Manager,Manager - A,Manager - B,Manager - C
Region,Unnamed: 1_level_1,Unnamed: 2_level_1,Unnamed: 3_level_1
Region - A,4,3,3
Region - B,4,1,2
Region - C,1,3,1


In [72]:
a,b,c,d=stats.chi2_contingency(crosstab_sdata)
print('Statistic Value:',a,'\nP Value:',b,'\nDegree of Freedom :', c,'\nExpected Value matrix:\n',d)
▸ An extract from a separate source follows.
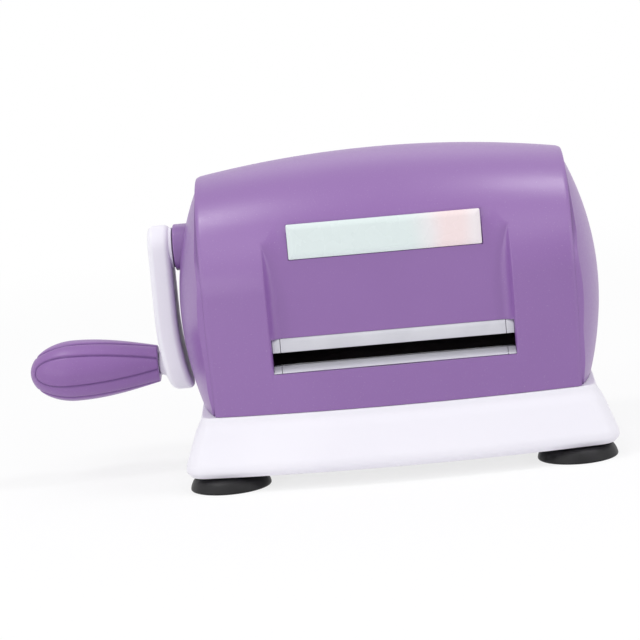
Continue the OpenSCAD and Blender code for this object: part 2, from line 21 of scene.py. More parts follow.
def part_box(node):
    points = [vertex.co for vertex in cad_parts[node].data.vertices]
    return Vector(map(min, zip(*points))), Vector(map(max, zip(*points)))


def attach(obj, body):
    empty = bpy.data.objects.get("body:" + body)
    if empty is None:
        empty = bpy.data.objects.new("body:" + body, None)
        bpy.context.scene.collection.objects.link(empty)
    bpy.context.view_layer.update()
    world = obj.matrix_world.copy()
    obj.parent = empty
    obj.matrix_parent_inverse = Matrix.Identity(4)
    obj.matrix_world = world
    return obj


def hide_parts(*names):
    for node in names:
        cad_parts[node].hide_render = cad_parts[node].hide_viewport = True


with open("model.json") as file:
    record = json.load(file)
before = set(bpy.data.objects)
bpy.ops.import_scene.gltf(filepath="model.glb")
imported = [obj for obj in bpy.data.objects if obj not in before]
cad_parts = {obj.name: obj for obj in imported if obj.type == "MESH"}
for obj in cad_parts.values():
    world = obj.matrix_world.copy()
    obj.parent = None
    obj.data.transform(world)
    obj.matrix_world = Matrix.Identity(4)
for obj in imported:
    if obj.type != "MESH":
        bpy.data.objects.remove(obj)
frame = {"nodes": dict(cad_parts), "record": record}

Statistic Value: 3.050566893424036 
P Value: 0.5493991051158094 
Degree of Freedom : 4 
Expected Value matrix:
 [[4.09090909 3.18181818 2.72727273]
 [2.86363636 2.22727273 1.90909091]
 [2.04545455 1.59090909 1.36363636]]


### Conclusion :
Since the **P-Value is greater than the level of significance** , we reject our Null Hypothesis. Thus, we concludes that - **There is no dependency present between Region & Manager**.